Pewawancara bertanya kepada produser. “Kami memang menerima banyak kritik, namun kami yakin film ini memiliki pesan yang penting dan banyak orang tetap bisa menikmatinya,” jawab produser. Kami akan terus memperbaiki kualitas, baik dari segi animasi maupun cerita.”

Namun, klarifikasi produser tidak meredakan amarah netizen. Hujatan terus berdatangan, bahkan ada yang menyarankan lebih baik menggunakan teknologi AI untuk membuat animasi daripada mempermalukan diri dengan kualitas seperti itu. Komentar-komentar pedas terus bermunculan di media sosial, dengan beberapa netizen mengatakan, “Dengan anggaran sebesar itu, lebih baik pakai teknologi AI daripada hasil yang seperti ini.” Mereka berpendapat bahwa teknologi animasi saat ini sudah jauh lebih maju, dan film animasi seperti ini seharusnya bisa menghasilkan kualitas visual yang jauh lebih baik.
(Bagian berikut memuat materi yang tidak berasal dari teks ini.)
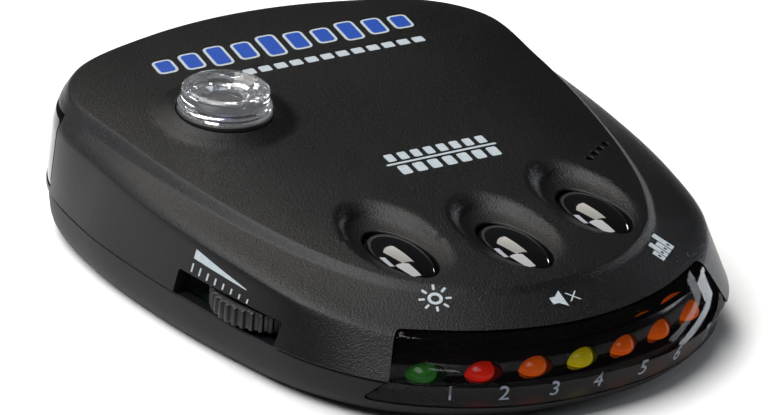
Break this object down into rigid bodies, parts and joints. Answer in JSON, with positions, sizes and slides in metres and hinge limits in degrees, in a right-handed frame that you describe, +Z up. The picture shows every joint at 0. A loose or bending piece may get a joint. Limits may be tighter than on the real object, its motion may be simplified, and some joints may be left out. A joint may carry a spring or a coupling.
{
  "type": "radar detector",
  "caption": "Compact windshield or dashboard radar detector: plastic clamshell with smoked display window, push buttons, volume thumbwheel, clear dome lens and horn antenna.",
  "frame": {"origin": "centre of the underside, on the surface that the detector rests on", "axes": "+Z up; +Y forward, towards the windshield; the driver's display and buttons are at the -Y end; +X is the driver's right"},
  "size_m": [0.0828, 0.0988, 0.0257],
  "materials": {
    "housing_top": "fine textured black",
    "housing_bottom": "smooth charcoal",
    "smoked_window": "smoked, polished",
    "radome_window": "polished, opaque to the eye",
    "clear_lens": "polished clear",
    "black_rubber": "matt",
    "sensor": "dark filter plastic",
    "button": "high gloss black",
    "switch_plunger": "ivory",
    "switch_body": "black",
    "led_green": "tinted, diffused",
    "led_red": "tinted, diffused",
    "led_orange": "tinted, diffused",
    "led_yellow": "tinted, diffused",
    "holder": "black",
    "wheel": "black, ribbed",
    "shaft": "natural",
    "steel": "plated",
    "black_steel": "black oxide",
    "phenolic": "brown",
    "board": "green solder mask",
    "mixer_board": "off-white laminate",
    "die_cast": "as cast",
    "tinplate": "bright",
    "chip": "moulded epoxy",
    "capacitor": "sleeved",
    "laser_glass": "deep red",
    "socket": "black",
    "label": "satin foil, blank"
  },
  "bodies": {
    "housing": {"top_cover": "housing_top", "bottom_cover": "housing_bottom", "display_window": "smoked_window", "radome": "radome_window", "dome_lens": "clear_lens", "dome_collar": "black_rubber", "sensor_riser": "board", "dome_sensor": "sensor", "dim_switch": "switch_body", "mute_switch": "switch_body", "city_switch": "switch_body", "led_1": "led_green", "led_2": "led_red", "led_3": "led_orange", "led_4": "led_yellow", "led_5": "led_orange", "led_6": "led_orange", "led_7": "led_orange", "led_holder": "holder", "volume_control": "phenolic", "main_board": "board", "horn_antenna": "die_cast", "mixer_board": "mixer_board", "mixer_cover": "tinplate", "buzzer": "switch_body", "controller_chip": "chip", "amplifier_chip": "chip", "laser_sensor": "sensor", "laser_lens": "laser_glass", "power_socket": "socket", "rating_label": "label", "capacitor_1": "capacitor", "capacitor_2": "capacitor", "capacitor_3": "capacitor", "case_screw_1": "black_steel", "case_screw_2": "black_steel", "case_screw_3": "black_steel", "case_screw_4": "black_steel", "board_screw_1": "steel", "board_screw_2": "steel", "horn_screw_1": "steel", "horn_screw_2": "steel"},
    "volume_dial": {"volume_wheel": "wheel", "volume_shaft": "shaft", "wheel_screw": "steel"},
    "dim_key": {"dim_button": "button", "dim_plunger": "switch_plunger"},
    "mute_key": {"mute_button": "button", "mute_plunger": "switch_plunger"},
    "city_key": {"city_button": "button", "city_plunger": "switch_plunger"}
  },
  "joints": [
    {"name": "volume_turn", "type": "hinge", "parent": "housing", "child": "volume_dial", "pos_m": [-0.0302, -0.0136, 0.0088], "axis": [0, 0, 1], "range_deg": [0, 270]},
    {"name": "dim_press", "type": "slide", "parent": "housing", "child": "dim_key", "axis": [0, 0, -1], "range_m": [0, 0.0005], "stiffness_N_per_m": 3000},
    {"name": "mute_press", "type": "slide", "parent": "housing", "child": "mute_key", "axis": [0, 0, -1], "range_m": [0, 0.0005], "stiffness_N_per_m": 3000},
    {"name": "city_press", "type": "slide", "parent": "housing", "child": "city_key", "axis": [0, 0, -1], "range_m": [0, 0.0005], "stiffness_N_per_m": 3000}
  ]
}
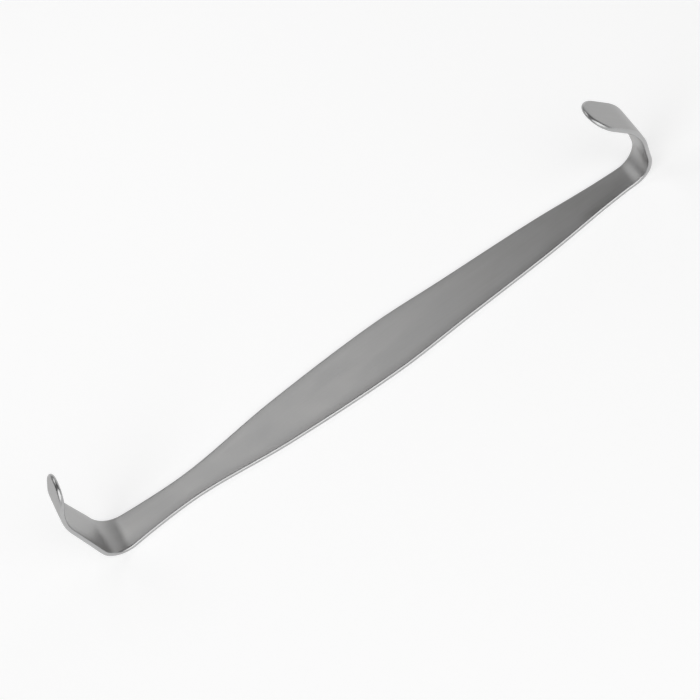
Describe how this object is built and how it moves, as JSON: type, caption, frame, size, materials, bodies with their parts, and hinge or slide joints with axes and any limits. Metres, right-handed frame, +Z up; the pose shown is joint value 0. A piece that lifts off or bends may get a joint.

Merah Putih: One for All” Memiliki Potensi untuk Berkembang

Meskipun kritik tajam menghantam film ini, “Merah Putih: One for All” masih memiliki potensi besar. Animasinya mungkin kurang memadai, tetapi film ini berhasil menyampaikan pesan sejarah yang penting kepada generasi muda. Film ini memberikan gambaran perjuangan bangsa Indonesia dalam menghadapi penjajahan, sebuah tema yang tetap relevan.

Kritik yang film ini terima seharusnya memberikan pelajaran berharga bagi industri animasi Indonesia. Produser harus lebih berhati-hati dalam mengelola anggaran dan waktu produksi. Di masa depan, kami berharap produksi film animasi “Merah Putih: One for All” akan lebih fokus pada kualitas, dengan mempertimbangkan pentingnya cerita dan tampilan visual yang menarik. Film ini mungkin tidak berhasil memenuhi harapan banyak orang, namun film ini merupakan langkah penting dalam upaya memperkenalkan sejarah Indonesia kepada generasi muda melalui medium animasi. Dengan perbaikan di masa depan, kami berharap industri animasi Indonesia dapat lebih bersaing di kancah internasional.